**INSTRUCTION**
Only one span of the listing below is wanted: the lines from the one with "bpy.context.scene.collection.objects.link(empty)" through the one with "record = json.load(file)", reproduced exactly, both ends kept.

**MATERIAL FOR THIS EXERCISE**

######

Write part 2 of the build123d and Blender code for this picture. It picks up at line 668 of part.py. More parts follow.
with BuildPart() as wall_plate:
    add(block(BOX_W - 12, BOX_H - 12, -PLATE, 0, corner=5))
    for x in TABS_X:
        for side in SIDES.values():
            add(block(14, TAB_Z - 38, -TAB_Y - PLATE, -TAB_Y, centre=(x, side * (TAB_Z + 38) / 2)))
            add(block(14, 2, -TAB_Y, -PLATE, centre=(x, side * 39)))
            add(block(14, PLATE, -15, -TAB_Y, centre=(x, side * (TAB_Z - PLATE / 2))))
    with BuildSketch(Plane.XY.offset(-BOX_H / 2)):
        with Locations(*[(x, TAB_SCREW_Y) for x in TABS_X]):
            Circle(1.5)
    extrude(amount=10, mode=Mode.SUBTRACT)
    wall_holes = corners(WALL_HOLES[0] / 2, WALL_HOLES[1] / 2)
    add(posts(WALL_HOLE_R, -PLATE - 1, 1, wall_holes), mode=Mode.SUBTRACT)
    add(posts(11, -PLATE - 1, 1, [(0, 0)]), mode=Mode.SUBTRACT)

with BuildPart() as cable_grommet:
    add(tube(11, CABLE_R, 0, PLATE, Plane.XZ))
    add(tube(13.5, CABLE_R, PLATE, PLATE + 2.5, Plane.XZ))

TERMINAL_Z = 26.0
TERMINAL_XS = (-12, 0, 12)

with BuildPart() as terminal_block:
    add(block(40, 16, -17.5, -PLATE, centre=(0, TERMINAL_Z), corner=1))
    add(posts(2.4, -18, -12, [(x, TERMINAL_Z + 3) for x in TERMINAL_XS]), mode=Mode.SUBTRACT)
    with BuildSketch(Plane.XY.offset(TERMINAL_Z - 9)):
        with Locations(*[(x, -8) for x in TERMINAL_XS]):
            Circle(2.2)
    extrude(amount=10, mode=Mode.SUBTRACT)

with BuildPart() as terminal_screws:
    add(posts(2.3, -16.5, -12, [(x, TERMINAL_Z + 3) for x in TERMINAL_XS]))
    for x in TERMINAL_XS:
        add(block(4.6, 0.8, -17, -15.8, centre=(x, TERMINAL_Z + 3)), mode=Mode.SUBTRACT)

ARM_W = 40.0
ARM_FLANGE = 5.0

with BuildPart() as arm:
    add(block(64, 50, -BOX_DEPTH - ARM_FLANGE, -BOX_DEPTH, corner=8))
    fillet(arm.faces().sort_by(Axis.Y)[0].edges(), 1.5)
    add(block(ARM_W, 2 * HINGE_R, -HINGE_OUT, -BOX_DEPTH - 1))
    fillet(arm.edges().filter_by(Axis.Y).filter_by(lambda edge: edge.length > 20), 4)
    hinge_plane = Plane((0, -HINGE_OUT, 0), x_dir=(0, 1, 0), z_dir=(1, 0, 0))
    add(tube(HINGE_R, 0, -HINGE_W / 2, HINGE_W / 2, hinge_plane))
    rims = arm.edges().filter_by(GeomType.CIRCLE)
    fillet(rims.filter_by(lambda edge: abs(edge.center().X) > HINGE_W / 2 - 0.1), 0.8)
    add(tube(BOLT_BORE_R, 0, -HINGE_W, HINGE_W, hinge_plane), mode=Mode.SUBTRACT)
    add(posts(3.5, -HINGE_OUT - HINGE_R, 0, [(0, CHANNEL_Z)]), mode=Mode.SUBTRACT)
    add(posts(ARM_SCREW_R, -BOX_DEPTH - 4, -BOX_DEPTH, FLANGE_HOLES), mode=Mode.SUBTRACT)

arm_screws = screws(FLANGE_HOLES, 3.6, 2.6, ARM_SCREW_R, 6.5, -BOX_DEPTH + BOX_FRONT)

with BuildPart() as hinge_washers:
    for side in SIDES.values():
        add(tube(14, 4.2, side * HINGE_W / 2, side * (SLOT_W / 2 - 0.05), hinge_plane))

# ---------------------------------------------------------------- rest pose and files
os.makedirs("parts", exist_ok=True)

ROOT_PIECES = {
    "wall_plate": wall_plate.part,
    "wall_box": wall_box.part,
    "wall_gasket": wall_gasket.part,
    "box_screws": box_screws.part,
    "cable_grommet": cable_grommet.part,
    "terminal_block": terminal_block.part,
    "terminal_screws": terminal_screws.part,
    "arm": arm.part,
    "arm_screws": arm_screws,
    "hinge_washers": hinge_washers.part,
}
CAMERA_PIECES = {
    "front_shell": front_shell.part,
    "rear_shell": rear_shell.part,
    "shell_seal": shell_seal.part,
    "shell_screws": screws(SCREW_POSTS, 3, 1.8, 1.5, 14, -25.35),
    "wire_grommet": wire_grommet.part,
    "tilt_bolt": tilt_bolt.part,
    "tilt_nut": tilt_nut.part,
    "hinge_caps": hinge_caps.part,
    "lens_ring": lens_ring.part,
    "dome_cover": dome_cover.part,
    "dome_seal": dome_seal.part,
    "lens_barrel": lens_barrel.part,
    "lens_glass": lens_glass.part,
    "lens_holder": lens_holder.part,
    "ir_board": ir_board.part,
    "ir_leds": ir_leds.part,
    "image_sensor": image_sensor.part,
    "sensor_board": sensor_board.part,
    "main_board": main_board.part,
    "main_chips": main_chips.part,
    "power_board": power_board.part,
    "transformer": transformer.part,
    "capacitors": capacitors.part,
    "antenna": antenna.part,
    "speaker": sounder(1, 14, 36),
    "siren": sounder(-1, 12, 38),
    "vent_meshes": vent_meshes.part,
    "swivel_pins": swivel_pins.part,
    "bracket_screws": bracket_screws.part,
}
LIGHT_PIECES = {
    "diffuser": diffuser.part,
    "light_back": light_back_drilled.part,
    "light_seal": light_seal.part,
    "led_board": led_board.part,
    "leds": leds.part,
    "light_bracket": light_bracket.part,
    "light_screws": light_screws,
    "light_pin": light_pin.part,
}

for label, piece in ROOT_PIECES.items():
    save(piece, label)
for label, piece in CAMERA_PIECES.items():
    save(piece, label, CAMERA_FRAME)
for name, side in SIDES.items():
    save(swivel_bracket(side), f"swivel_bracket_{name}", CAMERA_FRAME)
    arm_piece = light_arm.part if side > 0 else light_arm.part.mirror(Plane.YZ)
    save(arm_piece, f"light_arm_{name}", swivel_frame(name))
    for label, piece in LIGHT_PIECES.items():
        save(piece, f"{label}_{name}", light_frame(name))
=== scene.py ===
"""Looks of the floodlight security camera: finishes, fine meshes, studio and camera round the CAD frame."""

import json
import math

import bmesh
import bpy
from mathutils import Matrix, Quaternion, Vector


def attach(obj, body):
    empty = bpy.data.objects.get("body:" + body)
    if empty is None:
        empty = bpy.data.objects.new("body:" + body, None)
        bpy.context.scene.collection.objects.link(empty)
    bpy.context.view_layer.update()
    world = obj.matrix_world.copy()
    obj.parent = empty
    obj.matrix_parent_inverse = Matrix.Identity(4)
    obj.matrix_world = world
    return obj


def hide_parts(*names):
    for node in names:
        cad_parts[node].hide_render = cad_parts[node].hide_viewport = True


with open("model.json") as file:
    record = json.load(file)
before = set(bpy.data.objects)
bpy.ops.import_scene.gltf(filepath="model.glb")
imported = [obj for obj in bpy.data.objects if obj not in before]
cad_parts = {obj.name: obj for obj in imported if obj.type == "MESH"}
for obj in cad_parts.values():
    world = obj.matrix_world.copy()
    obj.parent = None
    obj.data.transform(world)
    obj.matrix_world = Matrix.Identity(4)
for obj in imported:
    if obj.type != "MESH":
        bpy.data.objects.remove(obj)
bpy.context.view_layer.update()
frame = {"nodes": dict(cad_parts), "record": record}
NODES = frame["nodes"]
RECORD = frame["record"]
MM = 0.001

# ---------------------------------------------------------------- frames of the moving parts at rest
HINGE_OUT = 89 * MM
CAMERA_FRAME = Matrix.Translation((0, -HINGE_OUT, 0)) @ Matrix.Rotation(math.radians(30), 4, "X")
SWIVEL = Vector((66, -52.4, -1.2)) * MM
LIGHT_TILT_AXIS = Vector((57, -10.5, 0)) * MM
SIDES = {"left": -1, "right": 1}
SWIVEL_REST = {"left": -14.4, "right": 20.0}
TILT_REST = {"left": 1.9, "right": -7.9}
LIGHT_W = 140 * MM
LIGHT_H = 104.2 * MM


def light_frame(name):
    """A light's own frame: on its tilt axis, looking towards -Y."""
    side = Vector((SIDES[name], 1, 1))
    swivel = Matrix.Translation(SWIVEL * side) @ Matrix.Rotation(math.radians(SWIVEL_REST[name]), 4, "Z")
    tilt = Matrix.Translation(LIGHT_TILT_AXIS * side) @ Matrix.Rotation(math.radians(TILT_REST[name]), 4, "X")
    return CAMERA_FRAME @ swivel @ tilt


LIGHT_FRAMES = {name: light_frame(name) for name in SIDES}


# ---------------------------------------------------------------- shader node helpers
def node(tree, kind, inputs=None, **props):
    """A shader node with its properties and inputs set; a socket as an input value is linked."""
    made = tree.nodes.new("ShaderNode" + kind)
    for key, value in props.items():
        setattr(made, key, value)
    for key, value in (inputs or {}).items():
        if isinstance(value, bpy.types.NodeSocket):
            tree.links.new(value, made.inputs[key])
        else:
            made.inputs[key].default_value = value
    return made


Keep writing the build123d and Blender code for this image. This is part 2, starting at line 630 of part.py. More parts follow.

######

**TASK RESPONSE**
        bpy.context.scene.collection.objects.link(empty)
    bpy.context.view_layer.update()
    world = obj.matrix_world.copy()
    obj.parent = empty
    obj.matrix_parent_inverse = Matrix.Identity(4)
    obj.matrix_world = world
    return obj


def hide_parts(*names):
    for node in names:
        cad_parts[node].hide_render = cad_parts[node].hide_viewport = True


with open("model.json") as file:
    record = json.load(file)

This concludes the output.